Burton Davis, Microsoft’s vice president and deputy general counsel for intellectual property, connected the company’s support to the idea of “pools of accessible data” for AI startups that are “managed in the public’s interest.” He also said, “We use publicly available data for the purposes of training our models.”

Tom Rubin, OpenAI's chief of intellectual property and content, described OpenAI as “delighted” to support the project in a statement.

Copyright pressure is reshaping AI training

The Harvard dataset is emerging while dozens of lawsuits over copyrighted data and AI training move through the courts. The outcome could shape how artificial intelligence tools are built.

If AI companies win those cases, they may be able to continue scraping the internet without licensing agreements with copyright holders. If they lose, they could have to overhaul how models are made.

That uncertainty helps explain the interest in public-domain datasets. Projects like Harvard’s are advancing on the assumption that there will be demand for training materials that do not create the same copyright risks.
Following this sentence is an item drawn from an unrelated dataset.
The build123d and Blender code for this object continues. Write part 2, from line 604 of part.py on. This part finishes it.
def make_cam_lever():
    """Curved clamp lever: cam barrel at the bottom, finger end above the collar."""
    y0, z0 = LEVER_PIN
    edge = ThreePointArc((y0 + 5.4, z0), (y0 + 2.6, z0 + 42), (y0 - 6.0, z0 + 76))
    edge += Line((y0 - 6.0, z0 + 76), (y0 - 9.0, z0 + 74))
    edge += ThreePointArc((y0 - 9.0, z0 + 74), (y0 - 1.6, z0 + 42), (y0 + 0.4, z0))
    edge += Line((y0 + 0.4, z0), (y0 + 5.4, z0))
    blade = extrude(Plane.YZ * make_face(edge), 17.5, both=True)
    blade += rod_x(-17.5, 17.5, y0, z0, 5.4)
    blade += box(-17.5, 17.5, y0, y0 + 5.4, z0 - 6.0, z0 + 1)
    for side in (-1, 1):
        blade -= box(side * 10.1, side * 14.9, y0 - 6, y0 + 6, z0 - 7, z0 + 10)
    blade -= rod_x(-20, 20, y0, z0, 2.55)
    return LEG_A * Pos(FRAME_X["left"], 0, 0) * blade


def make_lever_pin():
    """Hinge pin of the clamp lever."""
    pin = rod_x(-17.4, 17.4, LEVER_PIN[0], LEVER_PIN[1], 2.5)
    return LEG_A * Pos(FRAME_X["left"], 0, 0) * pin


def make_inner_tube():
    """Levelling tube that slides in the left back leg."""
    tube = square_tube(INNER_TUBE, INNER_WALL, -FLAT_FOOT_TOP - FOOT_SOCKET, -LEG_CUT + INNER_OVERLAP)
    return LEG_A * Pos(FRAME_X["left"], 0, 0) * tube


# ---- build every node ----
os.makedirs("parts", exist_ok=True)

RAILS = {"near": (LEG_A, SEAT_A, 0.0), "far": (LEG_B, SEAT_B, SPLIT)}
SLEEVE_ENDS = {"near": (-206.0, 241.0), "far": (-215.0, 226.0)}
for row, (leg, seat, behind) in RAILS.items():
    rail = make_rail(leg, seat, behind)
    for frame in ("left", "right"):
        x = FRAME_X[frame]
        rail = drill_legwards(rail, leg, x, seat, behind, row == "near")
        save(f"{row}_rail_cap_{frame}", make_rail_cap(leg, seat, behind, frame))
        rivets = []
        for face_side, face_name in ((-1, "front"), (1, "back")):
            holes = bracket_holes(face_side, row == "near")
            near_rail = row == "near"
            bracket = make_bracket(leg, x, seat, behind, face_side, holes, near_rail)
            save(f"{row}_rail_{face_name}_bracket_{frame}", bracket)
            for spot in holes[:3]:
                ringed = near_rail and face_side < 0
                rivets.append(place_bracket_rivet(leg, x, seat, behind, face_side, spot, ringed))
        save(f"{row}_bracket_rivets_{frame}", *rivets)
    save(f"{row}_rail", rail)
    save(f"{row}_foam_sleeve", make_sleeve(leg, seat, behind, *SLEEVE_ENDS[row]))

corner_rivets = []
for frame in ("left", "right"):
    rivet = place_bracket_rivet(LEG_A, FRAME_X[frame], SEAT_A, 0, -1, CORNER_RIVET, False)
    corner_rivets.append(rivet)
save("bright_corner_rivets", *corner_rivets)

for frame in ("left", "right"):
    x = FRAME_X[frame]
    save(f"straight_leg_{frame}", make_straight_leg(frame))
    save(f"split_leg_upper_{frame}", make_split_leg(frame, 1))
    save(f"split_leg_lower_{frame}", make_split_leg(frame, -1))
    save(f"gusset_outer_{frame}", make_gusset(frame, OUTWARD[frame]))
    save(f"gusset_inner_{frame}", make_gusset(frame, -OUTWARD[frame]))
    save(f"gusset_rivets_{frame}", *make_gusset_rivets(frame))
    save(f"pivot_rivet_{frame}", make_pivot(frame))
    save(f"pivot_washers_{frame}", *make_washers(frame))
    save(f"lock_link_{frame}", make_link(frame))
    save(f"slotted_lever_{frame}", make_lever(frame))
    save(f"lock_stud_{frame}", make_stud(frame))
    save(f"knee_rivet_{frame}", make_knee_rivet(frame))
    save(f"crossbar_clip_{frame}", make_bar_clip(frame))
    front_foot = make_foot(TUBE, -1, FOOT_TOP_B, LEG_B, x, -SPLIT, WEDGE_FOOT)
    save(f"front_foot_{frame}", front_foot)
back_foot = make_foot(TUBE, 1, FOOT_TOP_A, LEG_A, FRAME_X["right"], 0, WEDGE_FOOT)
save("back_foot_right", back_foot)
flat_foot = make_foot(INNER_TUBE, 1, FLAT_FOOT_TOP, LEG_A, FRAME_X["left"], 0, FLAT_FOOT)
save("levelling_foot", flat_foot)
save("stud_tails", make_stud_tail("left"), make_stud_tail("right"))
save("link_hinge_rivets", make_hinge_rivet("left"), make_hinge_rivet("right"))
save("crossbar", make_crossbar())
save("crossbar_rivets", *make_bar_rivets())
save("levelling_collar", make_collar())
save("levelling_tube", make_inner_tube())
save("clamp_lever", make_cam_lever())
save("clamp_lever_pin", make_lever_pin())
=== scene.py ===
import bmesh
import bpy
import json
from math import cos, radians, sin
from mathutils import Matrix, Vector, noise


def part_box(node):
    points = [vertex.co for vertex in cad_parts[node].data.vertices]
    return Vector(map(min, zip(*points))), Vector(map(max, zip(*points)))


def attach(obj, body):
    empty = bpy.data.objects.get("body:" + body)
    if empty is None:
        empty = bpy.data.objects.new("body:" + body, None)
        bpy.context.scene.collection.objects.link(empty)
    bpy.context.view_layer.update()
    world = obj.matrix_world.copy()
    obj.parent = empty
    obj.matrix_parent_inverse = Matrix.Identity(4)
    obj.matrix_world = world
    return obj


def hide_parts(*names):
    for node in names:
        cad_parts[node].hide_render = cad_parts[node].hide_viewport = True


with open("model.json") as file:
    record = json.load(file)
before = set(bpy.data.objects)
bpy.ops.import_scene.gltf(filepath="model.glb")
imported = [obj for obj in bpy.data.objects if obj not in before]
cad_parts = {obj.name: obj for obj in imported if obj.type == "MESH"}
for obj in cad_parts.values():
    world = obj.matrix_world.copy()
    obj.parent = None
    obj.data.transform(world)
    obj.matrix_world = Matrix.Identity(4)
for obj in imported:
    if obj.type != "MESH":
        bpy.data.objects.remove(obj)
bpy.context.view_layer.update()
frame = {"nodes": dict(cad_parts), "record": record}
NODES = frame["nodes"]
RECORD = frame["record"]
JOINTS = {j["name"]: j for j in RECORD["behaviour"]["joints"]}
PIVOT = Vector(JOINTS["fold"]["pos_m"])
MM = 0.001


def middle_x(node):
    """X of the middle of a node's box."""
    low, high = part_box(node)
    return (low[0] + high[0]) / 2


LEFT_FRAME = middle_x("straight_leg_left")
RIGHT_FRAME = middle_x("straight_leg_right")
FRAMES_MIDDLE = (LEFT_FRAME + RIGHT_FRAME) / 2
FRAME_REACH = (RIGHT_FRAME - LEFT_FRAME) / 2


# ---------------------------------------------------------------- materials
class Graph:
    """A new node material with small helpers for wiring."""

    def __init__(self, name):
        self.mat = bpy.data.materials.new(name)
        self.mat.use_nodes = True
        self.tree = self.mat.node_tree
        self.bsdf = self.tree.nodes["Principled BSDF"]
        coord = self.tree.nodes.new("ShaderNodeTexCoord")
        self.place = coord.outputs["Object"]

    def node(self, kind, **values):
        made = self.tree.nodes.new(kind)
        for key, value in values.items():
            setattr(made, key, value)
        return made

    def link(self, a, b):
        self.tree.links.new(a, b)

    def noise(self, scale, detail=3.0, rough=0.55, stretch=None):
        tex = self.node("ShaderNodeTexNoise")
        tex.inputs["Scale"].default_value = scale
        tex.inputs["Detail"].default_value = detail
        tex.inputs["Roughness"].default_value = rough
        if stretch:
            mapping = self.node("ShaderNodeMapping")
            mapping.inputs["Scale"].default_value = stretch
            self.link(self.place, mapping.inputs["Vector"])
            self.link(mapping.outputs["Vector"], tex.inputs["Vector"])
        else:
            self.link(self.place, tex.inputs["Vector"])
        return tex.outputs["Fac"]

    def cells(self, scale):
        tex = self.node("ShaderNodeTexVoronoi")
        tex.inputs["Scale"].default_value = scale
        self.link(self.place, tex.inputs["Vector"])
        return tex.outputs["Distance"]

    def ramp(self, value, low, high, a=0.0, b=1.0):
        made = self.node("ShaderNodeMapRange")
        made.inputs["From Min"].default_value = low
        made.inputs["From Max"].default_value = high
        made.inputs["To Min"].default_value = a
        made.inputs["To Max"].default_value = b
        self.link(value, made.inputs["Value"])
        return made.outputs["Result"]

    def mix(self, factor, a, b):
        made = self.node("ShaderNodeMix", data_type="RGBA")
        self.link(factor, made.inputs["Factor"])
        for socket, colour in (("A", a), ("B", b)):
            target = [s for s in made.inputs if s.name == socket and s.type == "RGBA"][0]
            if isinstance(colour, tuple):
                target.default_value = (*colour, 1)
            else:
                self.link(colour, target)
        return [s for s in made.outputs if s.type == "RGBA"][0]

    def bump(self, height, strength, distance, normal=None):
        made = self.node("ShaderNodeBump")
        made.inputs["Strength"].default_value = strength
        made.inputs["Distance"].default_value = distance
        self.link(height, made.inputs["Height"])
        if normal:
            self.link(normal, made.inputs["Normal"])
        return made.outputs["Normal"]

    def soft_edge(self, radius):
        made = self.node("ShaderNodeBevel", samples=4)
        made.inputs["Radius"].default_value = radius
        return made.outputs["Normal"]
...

Harvard’s effort is not the only one. The Institutional Data Initiative is also working with the Boston Public Library to scan millions of articles from newspapers now in the public domain, and it is open to similar collaborations in the future.
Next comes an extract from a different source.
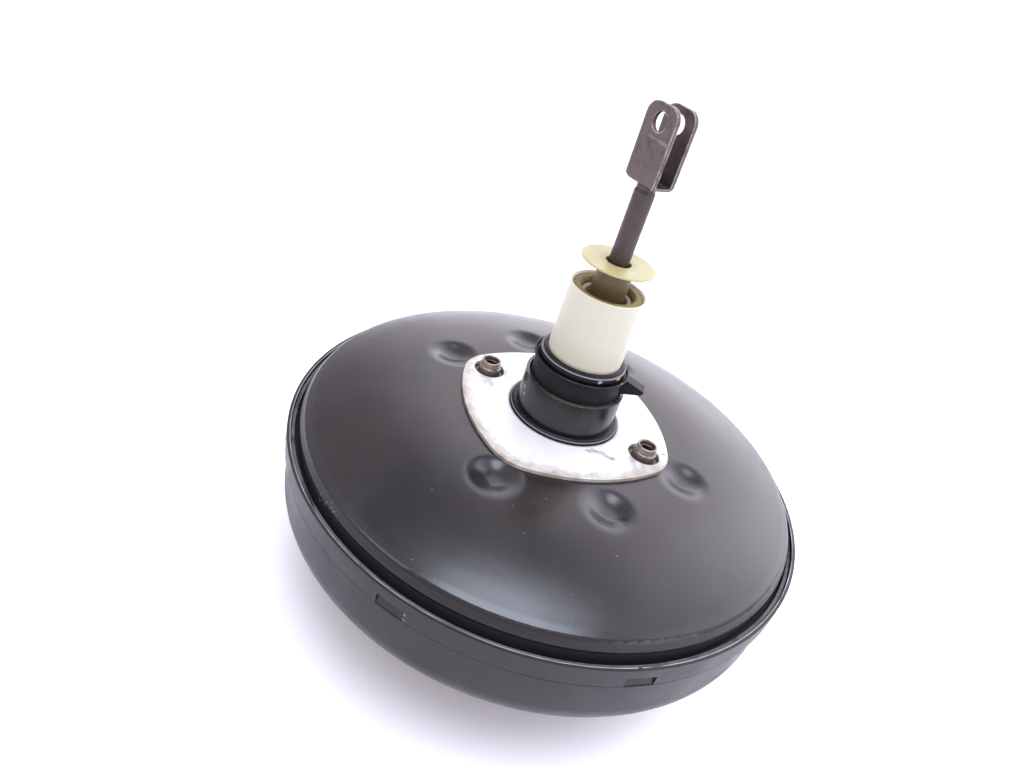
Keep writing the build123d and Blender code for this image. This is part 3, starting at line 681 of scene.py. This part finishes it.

The exact distribution plan for the book dataset is still unsettled. The Institutional Data Initiative has asked Google to work with it on public distribution, but the details are still being worked out. Kent Walker, Google's president of global affairs, said in a statement that Google was "proud to support" the project.

A wider market for safer training data

The Harvard database is part of a broader movement toward substantial, high-quality AI training materials that reduce copyright exposure. Some efforts focus on licensing and compensation, while others focus on public-domain collections.
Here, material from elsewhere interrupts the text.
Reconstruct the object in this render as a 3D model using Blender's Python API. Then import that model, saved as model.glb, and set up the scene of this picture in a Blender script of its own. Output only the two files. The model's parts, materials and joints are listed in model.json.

Firms like Calliope Networks and ProRata have emerged to issue licenses and manage compensation schemes for creators and rights holders who provide AI training data.

There are public-domain efforts as well. Last spring, the French AI startup Pleias rolled out Common Corpus, a public-domain dataset containing an estimated 3 to 4 million books and periodical collections, according to project coordinator Pierre-Carl Langlais. Backed by the French Ministry of Culture, Common Corpus has been downloaded more than 60,000 times this month alone on Hugging Face.

Last week, Pleias announced its first set of large language models trained on that dataset. Langlais told WIRED they are the first models “ever trained exclusively on open data and compliant with the [EU] AI Act.”

Image datasets are moving in a similar direction. AI startup Spawning released Source.Plus this summer, using public-domain images from Wikimedia Commons and from museums and archives. The source article also notes that cultural institutions such as the Metropolitan Museum of Art in New York have long made their archives accessible to the public as standalone projects.

The unresolved question

Supporters of public-domain datasets see them as evidence that AI systems do not have to depend on copyrighted material scraped without permission. Ed Newton-Rex, a former Stability AI executive who now runs a nonprofit that certifies ethically-trained AI tools, said the rise of these datasets challenges the claim that copyrighted work is necessary for capable AI.

OpenAI previously told lawmakers in the United Kingdom that it would be “impossible” to create products like ChatGPT without using copyrighted works. Newton-Rex responded that “Large public domain datasets like these further demolish the 'necessity defense' some AI companies use to justify scraping copyrighted work to train their models,” according to the source.

But he also warned that impact depends on how these datasets are used. If public-domain materials replace scraped copyrighted work, they could change the direction of AI training. If they are merely added to datasets that still include unlicensed creative work, he said, they will mostly benefit AI companies.

That is the central tension around Harvard’s release. A nearly 1 million book public-domain dataset can expand access and lower risk, but its broader effect will depend on whether developers treat it as a substitute for contested data or simply another ingredient.